── Extracted material

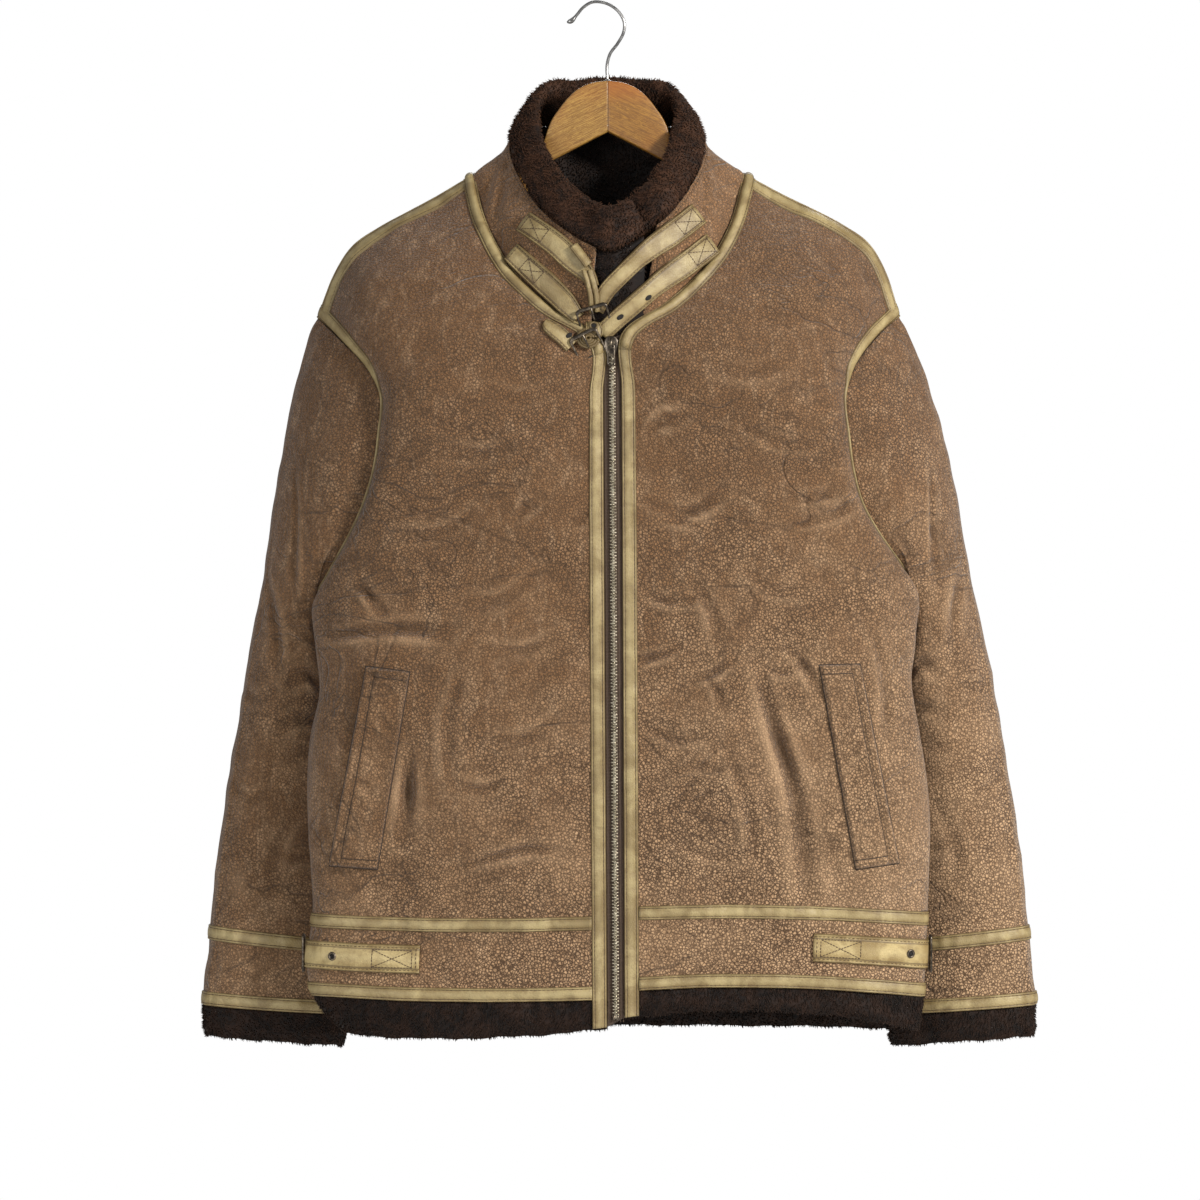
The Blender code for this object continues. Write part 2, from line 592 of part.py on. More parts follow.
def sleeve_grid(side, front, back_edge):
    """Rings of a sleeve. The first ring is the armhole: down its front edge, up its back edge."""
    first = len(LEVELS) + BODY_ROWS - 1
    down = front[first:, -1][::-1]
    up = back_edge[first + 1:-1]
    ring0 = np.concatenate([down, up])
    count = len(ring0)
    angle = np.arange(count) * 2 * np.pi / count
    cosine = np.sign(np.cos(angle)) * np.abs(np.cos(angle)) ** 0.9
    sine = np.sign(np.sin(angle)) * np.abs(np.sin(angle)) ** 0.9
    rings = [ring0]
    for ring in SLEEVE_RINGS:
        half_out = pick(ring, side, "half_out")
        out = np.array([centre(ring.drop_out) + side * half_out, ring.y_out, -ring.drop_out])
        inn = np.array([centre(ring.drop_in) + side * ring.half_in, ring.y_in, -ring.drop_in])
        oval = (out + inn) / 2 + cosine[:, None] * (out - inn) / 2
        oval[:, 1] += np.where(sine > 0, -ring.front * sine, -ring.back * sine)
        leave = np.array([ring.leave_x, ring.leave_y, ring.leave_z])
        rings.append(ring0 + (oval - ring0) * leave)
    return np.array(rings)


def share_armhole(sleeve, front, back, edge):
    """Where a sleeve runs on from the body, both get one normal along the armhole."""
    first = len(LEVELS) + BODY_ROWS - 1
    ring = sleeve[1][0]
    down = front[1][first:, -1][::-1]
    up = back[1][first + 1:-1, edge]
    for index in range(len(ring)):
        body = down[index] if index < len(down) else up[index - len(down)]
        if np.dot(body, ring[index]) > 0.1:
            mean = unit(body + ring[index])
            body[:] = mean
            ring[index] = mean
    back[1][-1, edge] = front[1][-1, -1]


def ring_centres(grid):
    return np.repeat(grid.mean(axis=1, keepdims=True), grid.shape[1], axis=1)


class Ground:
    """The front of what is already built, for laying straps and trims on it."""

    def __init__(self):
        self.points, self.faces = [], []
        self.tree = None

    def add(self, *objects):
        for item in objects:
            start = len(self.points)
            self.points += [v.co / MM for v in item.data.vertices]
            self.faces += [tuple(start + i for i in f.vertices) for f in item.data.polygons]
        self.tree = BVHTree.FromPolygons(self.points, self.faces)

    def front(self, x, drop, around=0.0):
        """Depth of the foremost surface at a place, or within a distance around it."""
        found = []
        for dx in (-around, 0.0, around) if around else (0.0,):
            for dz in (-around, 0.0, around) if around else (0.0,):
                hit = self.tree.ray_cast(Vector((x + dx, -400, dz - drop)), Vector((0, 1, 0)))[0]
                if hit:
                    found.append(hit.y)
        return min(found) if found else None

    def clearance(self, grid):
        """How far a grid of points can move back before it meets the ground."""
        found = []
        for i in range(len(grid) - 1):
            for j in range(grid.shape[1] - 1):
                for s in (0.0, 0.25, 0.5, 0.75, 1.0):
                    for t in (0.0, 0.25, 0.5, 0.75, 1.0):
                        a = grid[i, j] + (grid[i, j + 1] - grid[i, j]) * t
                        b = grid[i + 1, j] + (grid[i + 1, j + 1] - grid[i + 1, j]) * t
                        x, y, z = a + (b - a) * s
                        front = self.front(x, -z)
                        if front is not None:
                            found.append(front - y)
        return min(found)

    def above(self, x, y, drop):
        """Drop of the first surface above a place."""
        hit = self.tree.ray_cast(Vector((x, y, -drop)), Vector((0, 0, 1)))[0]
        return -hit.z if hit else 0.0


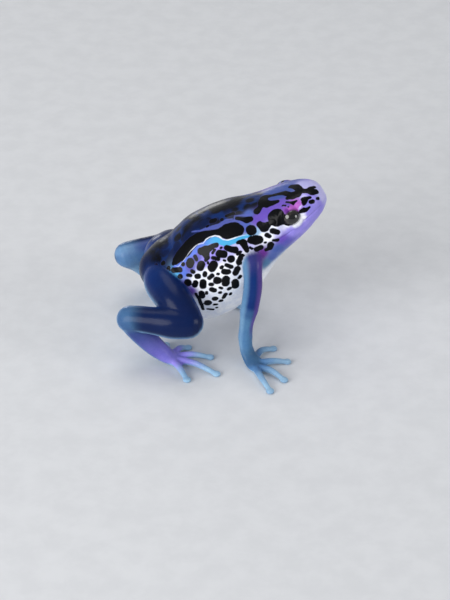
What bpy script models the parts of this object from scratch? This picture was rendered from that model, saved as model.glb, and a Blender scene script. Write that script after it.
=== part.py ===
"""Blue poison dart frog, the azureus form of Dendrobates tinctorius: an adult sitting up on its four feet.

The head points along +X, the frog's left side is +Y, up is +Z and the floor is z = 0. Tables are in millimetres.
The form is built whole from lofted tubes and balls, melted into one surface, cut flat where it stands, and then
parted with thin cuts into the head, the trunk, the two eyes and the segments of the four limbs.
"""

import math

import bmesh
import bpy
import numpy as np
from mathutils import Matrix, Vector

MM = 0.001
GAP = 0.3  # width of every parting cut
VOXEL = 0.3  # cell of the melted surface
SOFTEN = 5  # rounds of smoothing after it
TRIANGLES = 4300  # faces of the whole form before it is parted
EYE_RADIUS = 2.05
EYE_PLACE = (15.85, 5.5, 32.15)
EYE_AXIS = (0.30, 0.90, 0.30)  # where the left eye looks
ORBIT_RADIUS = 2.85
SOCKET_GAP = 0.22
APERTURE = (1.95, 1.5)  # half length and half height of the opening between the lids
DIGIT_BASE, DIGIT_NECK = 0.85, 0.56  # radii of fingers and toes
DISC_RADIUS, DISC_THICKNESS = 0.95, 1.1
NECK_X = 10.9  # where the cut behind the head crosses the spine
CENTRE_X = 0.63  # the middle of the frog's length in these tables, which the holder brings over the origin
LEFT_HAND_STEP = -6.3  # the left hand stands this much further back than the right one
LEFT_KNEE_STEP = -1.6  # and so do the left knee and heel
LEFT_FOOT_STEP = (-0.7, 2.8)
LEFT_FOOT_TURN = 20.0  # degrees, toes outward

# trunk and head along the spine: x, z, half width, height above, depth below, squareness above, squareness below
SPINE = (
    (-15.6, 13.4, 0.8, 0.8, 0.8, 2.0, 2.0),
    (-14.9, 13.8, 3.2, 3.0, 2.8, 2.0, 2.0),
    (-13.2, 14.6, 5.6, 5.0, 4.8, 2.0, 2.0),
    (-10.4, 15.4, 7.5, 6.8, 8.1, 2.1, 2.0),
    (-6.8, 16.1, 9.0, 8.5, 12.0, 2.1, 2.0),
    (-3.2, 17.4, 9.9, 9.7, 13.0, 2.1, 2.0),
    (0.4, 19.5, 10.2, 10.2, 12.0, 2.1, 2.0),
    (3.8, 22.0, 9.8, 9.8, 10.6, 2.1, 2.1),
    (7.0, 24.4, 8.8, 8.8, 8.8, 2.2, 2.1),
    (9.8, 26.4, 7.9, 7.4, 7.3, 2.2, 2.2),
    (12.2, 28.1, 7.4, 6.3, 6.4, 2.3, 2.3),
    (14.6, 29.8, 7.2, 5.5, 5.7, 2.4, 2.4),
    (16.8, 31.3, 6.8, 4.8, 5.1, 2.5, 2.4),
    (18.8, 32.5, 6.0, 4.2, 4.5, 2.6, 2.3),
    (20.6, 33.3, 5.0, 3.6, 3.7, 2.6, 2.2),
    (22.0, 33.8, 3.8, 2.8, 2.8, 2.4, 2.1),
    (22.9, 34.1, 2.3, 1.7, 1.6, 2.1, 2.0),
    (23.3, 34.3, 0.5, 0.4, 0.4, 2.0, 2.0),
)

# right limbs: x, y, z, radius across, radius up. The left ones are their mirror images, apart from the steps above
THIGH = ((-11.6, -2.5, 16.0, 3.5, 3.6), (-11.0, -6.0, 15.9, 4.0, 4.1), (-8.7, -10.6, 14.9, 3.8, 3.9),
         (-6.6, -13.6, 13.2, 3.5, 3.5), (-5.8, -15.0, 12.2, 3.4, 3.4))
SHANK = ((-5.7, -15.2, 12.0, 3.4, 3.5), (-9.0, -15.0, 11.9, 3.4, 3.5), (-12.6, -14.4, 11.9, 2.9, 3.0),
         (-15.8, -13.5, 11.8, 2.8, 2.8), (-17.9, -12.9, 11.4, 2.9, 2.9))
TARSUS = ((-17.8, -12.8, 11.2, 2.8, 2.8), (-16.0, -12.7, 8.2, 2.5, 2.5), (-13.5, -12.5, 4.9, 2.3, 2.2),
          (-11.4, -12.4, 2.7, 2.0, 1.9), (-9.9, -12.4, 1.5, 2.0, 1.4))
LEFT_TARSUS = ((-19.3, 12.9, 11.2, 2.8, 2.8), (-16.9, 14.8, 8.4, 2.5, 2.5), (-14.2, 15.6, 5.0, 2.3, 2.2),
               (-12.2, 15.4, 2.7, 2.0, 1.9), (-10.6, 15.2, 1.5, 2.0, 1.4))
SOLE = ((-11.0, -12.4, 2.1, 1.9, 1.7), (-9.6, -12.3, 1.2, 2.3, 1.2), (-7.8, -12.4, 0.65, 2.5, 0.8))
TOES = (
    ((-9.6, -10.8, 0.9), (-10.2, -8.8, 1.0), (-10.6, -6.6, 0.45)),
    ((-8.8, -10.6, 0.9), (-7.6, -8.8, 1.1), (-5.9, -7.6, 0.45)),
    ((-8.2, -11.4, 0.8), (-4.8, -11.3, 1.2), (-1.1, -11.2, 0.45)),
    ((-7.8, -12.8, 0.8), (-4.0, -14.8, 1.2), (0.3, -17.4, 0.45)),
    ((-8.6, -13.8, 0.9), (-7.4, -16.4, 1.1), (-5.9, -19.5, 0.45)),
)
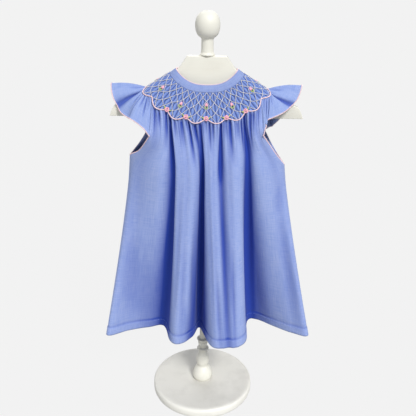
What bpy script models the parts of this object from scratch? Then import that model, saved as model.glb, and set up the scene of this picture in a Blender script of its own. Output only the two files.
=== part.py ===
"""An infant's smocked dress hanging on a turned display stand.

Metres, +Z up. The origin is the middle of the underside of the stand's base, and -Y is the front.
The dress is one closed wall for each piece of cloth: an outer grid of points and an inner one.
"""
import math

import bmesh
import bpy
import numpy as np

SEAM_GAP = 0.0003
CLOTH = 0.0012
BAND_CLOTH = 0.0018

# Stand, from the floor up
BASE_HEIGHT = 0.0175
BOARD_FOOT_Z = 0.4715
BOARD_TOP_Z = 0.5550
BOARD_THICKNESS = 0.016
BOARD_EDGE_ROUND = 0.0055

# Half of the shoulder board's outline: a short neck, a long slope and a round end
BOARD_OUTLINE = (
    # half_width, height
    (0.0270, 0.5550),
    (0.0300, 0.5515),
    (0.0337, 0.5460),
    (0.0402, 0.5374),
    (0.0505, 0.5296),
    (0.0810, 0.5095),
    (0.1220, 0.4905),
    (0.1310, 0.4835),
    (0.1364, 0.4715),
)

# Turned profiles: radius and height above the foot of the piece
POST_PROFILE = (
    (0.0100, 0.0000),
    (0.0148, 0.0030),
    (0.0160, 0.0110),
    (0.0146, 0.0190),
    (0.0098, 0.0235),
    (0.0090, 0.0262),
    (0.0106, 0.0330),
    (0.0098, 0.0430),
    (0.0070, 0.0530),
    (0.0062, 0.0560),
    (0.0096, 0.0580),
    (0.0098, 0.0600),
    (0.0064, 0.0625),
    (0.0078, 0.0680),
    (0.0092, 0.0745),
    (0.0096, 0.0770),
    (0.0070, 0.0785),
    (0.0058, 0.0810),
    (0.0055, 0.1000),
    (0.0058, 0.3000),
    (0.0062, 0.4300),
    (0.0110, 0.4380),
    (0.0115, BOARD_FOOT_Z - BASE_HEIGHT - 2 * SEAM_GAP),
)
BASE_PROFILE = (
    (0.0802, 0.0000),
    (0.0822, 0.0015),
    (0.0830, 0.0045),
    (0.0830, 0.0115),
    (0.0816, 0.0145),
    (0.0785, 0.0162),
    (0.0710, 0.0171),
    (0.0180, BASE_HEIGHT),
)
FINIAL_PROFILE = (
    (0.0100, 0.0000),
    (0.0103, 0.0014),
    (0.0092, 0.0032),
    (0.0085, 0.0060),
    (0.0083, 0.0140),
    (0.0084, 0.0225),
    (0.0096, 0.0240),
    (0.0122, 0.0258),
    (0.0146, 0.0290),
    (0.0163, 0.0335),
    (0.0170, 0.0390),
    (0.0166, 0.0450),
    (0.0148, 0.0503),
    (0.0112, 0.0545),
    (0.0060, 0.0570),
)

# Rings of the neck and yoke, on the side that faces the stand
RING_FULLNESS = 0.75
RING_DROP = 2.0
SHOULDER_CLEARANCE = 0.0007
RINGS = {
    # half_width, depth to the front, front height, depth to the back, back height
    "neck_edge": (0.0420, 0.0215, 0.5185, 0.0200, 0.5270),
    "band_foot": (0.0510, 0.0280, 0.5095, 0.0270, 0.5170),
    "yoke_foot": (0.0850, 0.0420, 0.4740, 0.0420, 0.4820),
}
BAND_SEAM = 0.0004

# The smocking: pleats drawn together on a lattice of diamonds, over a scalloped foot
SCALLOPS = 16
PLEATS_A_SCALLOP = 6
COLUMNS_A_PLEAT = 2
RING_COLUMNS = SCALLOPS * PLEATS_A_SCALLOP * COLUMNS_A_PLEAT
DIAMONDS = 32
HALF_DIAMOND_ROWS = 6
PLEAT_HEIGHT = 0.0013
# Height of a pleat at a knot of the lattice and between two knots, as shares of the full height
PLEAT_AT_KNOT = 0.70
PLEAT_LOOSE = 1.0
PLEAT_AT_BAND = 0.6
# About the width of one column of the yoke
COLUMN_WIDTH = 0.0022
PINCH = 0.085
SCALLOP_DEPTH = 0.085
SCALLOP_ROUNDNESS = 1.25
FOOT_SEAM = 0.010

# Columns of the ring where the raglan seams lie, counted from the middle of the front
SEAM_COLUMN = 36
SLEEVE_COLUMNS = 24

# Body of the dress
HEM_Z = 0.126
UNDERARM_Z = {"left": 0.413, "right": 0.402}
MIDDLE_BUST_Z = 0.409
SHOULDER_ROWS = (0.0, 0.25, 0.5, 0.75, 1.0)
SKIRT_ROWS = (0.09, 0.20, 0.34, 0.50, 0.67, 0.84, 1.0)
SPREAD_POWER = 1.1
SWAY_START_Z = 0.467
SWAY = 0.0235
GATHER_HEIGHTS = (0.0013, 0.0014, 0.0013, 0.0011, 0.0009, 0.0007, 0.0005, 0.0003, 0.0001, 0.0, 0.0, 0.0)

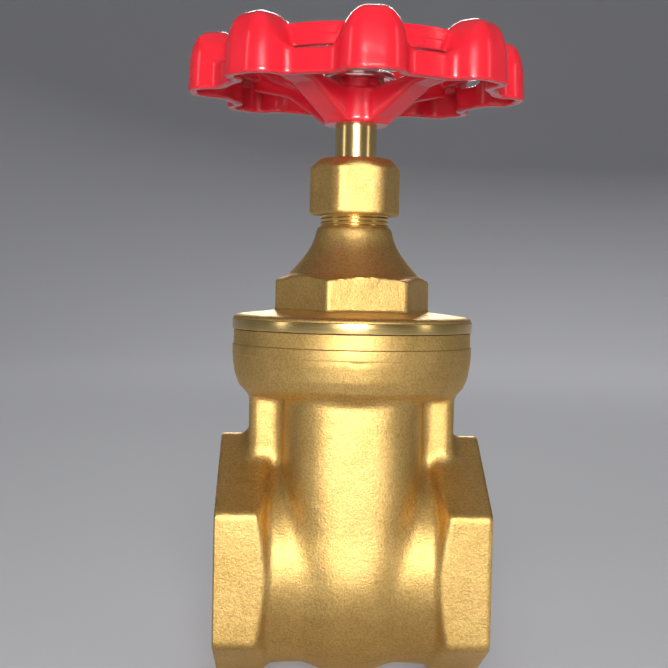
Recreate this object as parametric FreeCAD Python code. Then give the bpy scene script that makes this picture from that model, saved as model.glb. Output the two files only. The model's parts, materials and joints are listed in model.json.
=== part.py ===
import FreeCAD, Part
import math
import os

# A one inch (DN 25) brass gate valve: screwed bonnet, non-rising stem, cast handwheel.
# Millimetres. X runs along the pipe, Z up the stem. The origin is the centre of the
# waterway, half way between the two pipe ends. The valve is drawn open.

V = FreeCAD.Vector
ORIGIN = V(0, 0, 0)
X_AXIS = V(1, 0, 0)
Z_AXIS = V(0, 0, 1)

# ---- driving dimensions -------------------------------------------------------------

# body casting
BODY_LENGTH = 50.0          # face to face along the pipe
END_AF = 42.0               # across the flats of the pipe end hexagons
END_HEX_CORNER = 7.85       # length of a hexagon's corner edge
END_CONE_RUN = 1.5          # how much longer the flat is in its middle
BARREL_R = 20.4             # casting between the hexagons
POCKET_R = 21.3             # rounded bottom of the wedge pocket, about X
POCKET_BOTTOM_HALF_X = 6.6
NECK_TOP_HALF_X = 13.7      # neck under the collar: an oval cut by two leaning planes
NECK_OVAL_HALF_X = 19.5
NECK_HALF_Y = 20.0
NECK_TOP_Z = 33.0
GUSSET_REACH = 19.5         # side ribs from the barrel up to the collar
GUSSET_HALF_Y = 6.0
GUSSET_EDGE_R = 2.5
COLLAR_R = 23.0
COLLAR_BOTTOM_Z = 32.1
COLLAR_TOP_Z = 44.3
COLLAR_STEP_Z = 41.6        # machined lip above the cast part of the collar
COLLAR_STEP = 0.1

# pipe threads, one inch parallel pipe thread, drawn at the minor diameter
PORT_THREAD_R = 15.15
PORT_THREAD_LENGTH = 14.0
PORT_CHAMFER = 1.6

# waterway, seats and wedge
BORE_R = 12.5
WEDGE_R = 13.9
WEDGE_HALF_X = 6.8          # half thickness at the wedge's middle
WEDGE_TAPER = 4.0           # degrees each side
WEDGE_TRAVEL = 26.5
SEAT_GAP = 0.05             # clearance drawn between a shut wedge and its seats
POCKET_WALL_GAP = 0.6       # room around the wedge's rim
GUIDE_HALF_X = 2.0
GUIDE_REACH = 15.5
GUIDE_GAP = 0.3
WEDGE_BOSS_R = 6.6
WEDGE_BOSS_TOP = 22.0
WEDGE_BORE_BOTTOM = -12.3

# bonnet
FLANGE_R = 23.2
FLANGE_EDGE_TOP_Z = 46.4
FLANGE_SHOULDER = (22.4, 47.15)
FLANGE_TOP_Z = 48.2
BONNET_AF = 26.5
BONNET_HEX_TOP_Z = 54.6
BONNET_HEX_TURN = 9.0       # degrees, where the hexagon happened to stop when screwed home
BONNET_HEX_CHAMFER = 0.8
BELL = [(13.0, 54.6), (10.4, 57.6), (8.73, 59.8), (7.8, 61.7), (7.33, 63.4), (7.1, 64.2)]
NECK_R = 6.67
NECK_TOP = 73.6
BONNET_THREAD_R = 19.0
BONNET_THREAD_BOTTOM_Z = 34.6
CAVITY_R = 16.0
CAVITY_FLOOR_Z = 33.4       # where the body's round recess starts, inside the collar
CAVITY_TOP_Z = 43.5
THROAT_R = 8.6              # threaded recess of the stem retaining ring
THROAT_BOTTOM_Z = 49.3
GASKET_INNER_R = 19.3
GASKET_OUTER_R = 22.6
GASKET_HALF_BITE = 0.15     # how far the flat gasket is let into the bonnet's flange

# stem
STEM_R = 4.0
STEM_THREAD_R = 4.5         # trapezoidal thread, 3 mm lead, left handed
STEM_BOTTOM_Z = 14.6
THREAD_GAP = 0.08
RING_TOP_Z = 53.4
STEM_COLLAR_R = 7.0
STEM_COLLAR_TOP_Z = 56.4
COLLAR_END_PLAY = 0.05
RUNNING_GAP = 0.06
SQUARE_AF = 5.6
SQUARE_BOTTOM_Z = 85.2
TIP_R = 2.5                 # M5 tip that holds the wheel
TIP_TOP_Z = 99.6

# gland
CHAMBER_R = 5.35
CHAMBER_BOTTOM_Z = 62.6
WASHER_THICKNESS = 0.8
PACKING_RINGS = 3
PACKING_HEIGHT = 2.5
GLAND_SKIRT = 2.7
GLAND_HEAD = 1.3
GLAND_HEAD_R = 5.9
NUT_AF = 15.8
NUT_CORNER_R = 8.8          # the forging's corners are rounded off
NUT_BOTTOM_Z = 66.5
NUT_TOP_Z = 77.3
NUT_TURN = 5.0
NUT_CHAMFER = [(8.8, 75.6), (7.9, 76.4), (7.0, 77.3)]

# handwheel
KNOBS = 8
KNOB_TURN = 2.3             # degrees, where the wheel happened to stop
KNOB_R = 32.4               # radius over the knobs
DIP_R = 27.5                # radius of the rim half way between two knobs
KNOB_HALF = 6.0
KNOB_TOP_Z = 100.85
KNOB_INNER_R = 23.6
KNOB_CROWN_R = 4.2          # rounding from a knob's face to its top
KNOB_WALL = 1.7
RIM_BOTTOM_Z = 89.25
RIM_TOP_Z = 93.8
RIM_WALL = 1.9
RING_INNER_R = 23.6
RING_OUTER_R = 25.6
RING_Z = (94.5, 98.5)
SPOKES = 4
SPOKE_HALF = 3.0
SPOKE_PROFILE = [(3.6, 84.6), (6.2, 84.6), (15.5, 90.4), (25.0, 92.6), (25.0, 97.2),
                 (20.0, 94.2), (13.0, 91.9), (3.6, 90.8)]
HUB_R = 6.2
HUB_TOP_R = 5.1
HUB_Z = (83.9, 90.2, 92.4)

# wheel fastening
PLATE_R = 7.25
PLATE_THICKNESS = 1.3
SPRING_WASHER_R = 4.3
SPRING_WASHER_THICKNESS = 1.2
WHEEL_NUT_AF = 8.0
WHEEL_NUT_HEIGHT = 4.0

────

Exercise directions. From the listing above, output exactly the run of lines that starts with the line containing "script after it." and ends with the line containing "its four feet.".

Response.
What bpy script models the parts of this object from scratch? This picture was rendered from that model, saved as model.glb, and a Blender scene script. Write that script after it.
=== part.py ===
"""Blue poison dart frog, the azureus form of Dendrobates tinctorius: an adult sitting up on its four feet.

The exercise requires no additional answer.